Task requirements — Return the line containing "outline += arc(wall_r - corner_r, floor_z", the line containing "bpy.context.scene.collection.objects.link(empty)", and every line between them, exactly as they stand. Output nothing else.
——————————
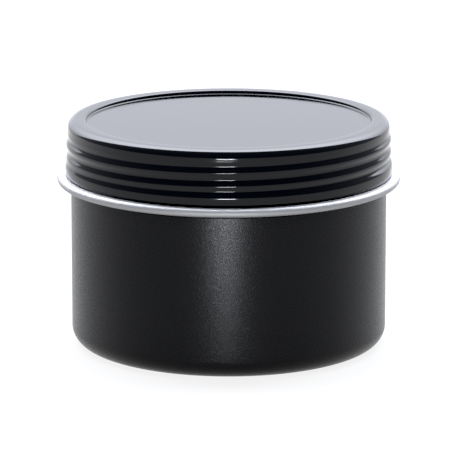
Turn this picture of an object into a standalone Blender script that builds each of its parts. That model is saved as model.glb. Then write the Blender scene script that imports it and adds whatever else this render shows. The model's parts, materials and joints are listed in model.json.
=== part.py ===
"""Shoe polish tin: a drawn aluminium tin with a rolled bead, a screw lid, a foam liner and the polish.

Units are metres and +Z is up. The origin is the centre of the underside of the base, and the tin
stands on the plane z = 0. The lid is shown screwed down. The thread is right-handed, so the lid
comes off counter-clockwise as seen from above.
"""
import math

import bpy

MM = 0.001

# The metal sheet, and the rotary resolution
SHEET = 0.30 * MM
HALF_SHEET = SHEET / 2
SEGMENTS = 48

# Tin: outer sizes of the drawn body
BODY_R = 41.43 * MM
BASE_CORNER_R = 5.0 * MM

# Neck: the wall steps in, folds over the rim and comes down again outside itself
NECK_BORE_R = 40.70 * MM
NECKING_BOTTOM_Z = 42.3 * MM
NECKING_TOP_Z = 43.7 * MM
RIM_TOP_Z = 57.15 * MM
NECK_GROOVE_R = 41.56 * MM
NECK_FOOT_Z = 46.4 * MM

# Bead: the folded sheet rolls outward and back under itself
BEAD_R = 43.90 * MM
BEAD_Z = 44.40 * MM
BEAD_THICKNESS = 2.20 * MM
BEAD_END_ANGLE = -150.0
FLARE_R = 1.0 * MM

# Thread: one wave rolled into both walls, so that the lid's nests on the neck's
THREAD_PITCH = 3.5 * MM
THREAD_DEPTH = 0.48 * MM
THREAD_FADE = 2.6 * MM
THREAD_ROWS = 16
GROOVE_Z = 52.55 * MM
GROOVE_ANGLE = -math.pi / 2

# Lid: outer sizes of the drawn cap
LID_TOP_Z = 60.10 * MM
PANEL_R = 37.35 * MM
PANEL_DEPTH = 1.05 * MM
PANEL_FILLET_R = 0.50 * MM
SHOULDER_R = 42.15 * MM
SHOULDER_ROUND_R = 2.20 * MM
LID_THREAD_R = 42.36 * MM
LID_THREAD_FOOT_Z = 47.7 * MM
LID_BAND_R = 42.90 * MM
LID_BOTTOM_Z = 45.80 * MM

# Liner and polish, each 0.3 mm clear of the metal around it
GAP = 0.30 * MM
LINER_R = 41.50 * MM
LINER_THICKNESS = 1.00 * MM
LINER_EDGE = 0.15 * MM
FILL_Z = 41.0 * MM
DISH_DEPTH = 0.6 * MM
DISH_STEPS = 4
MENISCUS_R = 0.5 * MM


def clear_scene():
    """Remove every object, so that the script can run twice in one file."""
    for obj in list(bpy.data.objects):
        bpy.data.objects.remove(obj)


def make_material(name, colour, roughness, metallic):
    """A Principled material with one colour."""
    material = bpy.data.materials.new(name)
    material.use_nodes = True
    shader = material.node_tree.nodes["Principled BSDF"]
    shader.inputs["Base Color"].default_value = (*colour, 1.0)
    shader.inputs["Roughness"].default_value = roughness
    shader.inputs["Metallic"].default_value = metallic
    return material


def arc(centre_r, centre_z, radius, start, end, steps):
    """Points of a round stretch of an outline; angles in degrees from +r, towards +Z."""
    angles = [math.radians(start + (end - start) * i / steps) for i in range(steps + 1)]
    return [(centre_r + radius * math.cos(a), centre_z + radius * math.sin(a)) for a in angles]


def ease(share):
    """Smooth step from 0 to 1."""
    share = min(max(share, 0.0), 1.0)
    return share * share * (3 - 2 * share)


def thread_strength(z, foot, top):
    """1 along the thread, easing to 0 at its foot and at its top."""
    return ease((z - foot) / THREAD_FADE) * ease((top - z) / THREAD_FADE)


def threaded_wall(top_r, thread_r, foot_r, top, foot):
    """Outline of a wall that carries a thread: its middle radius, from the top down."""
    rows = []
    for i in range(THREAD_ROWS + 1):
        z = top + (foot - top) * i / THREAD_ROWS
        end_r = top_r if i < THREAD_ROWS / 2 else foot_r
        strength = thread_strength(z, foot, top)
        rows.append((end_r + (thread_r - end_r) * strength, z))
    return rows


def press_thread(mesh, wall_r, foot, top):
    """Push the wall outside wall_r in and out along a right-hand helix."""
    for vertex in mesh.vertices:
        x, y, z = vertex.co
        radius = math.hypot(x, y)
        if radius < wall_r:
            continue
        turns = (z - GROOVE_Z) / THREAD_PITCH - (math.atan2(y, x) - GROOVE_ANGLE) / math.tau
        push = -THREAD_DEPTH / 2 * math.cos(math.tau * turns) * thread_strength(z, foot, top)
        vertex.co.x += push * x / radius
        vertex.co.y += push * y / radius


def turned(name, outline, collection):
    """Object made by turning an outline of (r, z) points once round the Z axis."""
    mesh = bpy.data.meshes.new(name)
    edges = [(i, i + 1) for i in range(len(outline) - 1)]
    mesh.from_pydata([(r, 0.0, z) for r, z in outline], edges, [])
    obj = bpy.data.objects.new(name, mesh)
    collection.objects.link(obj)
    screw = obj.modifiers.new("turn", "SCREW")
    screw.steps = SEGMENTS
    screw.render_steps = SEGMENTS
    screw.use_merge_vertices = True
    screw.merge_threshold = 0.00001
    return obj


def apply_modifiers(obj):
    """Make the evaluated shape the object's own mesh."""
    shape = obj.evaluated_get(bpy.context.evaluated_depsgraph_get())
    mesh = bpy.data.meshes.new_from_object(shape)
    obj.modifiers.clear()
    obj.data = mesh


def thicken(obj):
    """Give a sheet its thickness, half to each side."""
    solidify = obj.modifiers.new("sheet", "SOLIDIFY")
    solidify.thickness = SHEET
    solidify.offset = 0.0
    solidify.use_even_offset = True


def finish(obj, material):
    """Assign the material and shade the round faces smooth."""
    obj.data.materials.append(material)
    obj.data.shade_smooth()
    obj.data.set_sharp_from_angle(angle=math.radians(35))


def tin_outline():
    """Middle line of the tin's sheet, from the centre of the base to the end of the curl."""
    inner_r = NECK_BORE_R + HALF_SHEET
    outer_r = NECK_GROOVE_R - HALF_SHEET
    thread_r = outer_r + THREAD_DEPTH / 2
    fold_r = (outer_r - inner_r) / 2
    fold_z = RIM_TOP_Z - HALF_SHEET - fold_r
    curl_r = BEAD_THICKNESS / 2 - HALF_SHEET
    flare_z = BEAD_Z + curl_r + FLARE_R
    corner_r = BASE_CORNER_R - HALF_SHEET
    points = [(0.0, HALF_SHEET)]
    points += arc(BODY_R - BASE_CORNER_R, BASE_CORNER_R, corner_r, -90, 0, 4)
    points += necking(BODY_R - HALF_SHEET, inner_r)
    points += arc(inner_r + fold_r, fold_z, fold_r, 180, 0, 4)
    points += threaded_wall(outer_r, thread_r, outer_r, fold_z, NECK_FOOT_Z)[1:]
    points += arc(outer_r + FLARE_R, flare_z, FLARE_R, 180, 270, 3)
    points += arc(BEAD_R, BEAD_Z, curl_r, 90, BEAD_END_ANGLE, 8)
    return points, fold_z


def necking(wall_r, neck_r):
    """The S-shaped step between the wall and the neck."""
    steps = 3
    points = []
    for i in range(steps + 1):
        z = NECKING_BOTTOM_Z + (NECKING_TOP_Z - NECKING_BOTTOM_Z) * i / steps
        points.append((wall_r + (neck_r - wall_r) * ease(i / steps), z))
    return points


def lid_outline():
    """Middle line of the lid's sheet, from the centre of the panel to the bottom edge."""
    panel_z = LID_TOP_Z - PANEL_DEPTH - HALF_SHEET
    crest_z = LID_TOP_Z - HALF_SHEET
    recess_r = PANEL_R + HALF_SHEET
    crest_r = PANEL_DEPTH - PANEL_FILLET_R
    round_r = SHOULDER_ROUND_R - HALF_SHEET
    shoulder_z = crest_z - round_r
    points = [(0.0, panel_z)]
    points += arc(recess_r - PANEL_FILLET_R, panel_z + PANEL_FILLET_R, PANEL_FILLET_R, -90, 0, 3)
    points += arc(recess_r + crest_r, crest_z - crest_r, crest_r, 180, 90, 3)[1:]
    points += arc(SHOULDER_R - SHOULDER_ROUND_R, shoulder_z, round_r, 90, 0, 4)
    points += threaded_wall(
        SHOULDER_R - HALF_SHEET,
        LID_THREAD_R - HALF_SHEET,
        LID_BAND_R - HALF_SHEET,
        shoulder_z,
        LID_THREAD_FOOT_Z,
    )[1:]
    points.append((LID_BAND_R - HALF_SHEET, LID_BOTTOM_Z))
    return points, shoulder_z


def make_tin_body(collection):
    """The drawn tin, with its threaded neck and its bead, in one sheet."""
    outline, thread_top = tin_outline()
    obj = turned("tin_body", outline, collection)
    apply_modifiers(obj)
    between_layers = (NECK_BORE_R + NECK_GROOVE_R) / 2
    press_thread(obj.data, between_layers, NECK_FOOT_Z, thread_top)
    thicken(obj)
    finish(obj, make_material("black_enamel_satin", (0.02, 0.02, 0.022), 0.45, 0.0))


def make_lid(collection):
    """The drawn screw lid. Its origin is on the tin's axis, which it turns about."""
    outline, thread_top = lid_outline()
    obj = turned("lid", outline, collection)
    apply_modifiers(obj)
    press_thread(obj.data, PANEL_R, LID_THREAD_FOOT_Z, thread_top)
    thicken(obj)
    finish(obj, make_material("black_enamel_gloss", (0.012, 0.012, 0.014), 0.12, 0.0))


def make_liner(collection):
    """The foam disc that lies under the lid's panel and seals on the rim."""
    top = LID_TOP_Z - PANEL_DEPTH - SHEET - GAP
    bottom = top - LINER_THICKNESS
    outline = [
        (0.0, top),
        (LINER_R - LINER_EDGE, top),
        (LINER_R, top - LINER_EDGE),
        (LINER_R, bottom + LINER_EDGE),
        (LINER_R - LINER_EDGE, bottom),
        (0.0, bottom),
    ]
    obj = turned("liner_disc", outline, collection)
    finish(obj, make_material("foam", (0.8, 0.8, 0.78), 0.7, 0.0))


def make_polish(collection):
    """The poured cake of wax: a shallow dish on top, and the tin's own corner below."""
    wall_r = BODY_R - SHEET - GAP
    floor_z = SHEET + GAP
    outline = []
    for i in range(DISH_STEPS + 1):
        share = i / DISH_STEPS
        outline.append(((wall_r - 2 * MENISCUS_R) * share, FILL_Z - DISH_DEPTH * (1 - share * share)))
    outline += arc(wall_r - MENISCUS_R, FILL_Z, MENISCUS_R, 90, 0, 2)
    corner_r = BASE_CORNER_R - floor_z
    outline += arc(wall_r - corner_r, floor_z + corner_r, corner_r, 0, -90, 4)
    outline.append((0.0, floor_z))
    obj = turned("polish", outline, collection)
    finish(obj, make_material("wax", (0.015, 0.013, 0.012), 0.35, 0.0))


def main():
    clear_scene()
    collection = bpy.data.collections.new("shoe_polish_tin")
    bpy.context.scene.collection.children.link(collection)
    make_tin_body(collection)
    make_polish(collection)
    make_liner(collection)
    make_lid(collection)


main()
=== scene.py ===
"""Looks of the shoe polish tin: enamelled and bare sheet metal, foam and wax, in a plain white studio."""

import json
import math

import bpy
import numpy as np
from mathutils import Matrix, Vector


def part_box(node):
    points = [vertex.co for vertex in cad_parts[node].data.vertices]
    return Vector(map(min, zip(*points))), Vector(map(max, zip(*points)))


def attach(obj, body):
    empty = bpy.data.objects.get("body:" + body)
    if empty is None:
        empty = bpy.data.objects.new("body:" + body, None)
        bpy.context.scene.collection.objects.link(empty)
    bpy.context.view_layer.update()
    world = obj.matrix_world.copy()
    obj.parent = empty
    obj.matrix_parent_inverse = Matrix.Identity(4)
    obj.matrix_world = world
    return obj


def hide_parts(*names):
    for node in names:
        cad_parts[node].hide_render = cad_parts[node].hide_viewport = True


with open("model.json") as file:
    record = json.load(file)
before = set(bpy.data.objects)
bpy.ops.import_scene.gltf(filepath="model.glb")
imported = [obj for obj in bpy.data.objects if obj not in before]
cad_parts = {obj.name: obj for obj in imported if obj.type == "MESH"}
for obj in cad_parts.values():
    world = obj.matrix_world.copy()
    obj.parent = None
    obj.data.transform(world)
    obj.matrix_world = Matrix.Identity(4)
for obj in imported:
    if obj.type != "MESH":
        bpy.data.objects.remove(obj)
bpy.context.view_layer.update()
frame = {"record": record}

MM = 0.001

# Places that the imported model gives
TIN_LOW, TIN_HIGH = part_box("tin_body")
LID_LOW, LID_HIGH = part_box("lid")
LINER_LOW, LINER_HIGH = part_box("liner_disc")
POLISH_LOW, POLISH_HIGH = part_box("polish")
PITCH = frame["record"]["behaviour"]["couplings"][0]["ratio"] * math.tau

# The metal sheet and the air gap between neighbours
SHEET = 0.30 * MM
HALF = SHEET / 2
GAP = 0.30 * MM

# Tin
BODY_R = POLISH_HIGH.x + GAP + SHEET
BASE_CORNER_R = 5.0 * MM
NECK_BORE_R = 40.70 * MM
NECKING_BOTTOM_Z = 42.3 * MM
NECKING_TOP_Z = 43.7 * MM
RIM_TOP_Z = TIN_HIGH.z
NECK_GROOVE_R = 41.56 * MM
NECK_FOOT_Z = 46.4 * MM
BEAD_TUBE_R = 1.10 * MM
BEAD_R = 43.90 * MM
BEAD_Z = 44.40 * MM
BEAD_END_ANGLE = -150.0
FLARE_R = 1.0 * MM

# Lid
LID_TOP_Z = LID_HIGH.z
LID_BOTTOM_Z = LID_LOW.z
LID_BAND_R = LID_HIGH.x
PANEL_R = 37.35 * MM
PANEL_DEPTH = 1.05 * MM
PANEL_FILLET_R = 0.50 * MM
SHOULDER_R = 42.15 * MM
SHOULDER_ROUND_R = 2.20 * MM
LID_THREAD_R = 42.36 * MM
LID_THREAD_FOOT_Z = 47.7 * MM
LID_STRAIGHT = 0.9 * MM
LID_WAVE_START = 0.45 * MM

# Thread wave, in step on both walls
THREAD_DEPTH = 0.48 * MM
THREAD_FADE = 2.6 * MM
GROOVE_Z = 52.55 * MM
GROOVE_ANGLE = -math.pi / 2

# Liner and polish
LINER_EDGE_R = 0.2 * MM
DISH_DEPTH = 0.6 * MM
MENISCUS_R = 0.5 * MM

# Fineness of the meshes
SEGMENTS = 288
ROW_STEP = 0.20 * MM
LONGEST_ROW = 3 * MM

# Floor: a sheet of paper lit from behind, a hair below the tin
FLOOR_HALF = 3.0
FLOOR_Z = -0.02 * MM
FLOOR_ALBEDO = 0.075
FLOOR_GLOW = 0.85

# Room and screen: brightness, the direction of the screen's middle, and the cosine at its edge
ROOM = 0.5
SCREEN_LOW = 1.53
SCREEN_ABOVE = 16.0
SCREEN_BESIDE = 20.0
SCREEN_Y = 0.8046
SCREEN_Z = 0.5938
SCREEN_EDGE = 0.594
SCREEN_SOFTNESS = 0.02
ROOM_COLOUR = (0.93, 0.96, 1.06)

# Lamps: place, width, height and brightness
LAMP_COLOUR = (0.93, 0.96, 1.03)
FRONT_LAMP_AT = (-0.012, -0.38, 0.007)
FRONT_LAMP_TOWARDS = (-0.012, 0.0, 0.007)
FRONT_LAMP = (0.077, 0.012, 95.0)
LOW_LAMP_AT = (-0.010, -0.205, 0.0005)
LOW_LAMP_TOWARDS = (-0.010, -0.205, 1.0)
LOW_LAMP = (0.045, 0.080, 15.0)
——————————
Response —
    outline += arc(wall_r - corner_r, floor_z + corner_r, corner_r, 0, -90, 4)
    outline.append((0.0, floor_z))
    obj = turned("polish", outline, collection)
    finish(obj, make_material("wax", (0.015, 0.013, 0.012), 0.35, 0.0))


def main():
    clear_scene()
    collection = bpy.data.collections.new("shoe_polish_tin")
    bpy.context.scene.collection.children.link(collection)
    make_tin_body(collection)
    make_polish(collection)
    make_liner(collection)
    make_lid(collection)


main()
=== scene.py ===
"""Looks of the shoe polish tin: enamelled and bare sheet metal, foam and wax, in a plain white studio."""

import json
import math

import bpy
import numpy as np
from mathutils import Matrix, Vector


def part_box(node):
    points = [vertex.co for vertex in cad_parts[node].data.vertices]
    return Vector(map(min, zip(*points))), Vector(map(max, zip(*points)))


def attach(obj, body):
    empty = bpy.data.objects.get("body:" + body)
    if empty is None:
        empty = bpy.data.objects.new("body:" + body, None)
        bpy.context.scene.collection.objects.link(empty)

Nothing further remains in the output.